China has been struggling against overpopulation for decades. It seems that this problem exists in the country for ages. It now appears that the Chinese authorities have finally managed to succeed in changing the traditional imbalance between male and female newborns.
In 2010, 118.08 boys were born per 100 girls in China. In 2009, the correlation was 100 girls per 119.45 boys. The positive trend for the nation continues for two years in a row, Chinese officials said.
Nevertheless, the Chinese realize that the so-called gender imbalance in births remains on a very high level. In many regions of the country, there are only 100 women per 130 men. If the situation does not change, every fifth Chinese male will find it very difficult to find his lifetime partner by 2020. Just try to imagine tens of millions of lonely Chinese men who will be ready for anything just to get married and have a family.
This problem poses a serious threat to the social stability of the Chinese society. The situation in Russia, China's neighbor, is precisely the opposite. In 2010, the predominance of the number of women over the number of men made up 10,495 people vs. 9,956 people in 2002.
In Russia, there are on average 1,159 women per 1,000 men. There are 1,183 women per 1,000 men among the urban population and 1,093 among the rural population. China can only dream about such numbers.
Generally speaking, female fiancées in Russia outnumber male fiancées by over ten million. This probably explains low birth rates in the country. The question of gender imbalance is most serious in the regions of the Central federal district of Russia.

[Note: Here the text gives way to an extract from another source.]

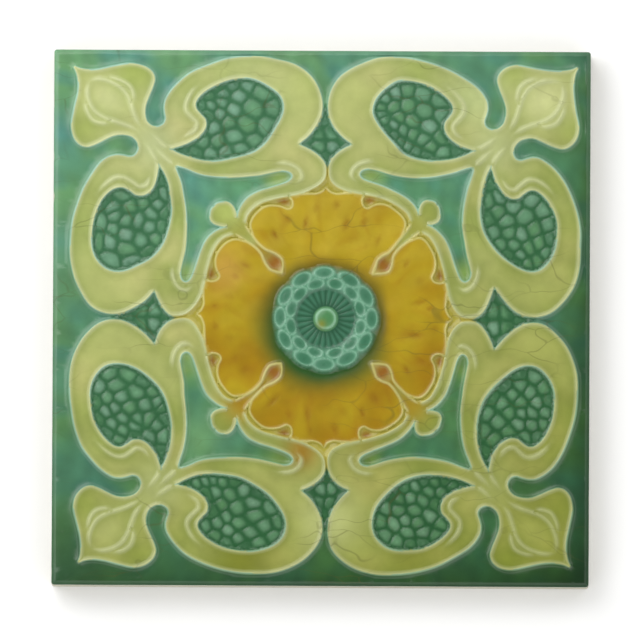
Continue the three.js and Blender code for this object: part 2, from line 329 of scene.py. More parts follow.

For example, in the Yaroslavl region, there are 1,239 women per 1,000 men (1,233 and 1,226 women per 1,000 men in the Ivanovo and the Tula regions respectively). The correlation of men and women in the Central district on the whole made up 1,181 women per 1,000 men. The number of women is higher than the number of men in the North-Western and in the Volga federal districts of the country (1,167 and 1,171 women per 1,000 men respectively).
The predominance of the female population is the lowest in the Northern Caucasus (1,115 women per 1,000 men) and in the Far East (1,081). The only region of the country where men outnumber women is Chukotka - 996 women per 1,000 men. However, this number does not really mean anything because Chukotka is a sparsely populated region of the country.
Gender imbalance may lead to lower birth rates and to the decline of the population in general. Strangely enough, there are over 20 million bachelors living in Russia nowadays, and the number is expected to grow.
Igor Yanushev, Candidate of Medical Sciences, a psychologist, said that the problem of gender imbalance in China is connected with family planning regulations in the country which stipulate the birth of only one child.
"Traditionally, Chinese families want to have boys. They are ready for anything just to have a boy. To struggle with the problem of gender imbalance, the Chinese authorities restricted the use of ultrasound examinations during pregnancy and banned gender-based abortions. Chinese parents can find out the sex of their child only after the birth of a baby.
"The most simple way out of the problem for the country is migration. Russia, an underpopulated country is the best option for such an overpopulated country as China. I've read many times in the press that it is impossible to count the number of Chinese living in Russia already. We may be witnessing the beginning of the Chinese demographic expansion in Russia," the expert said.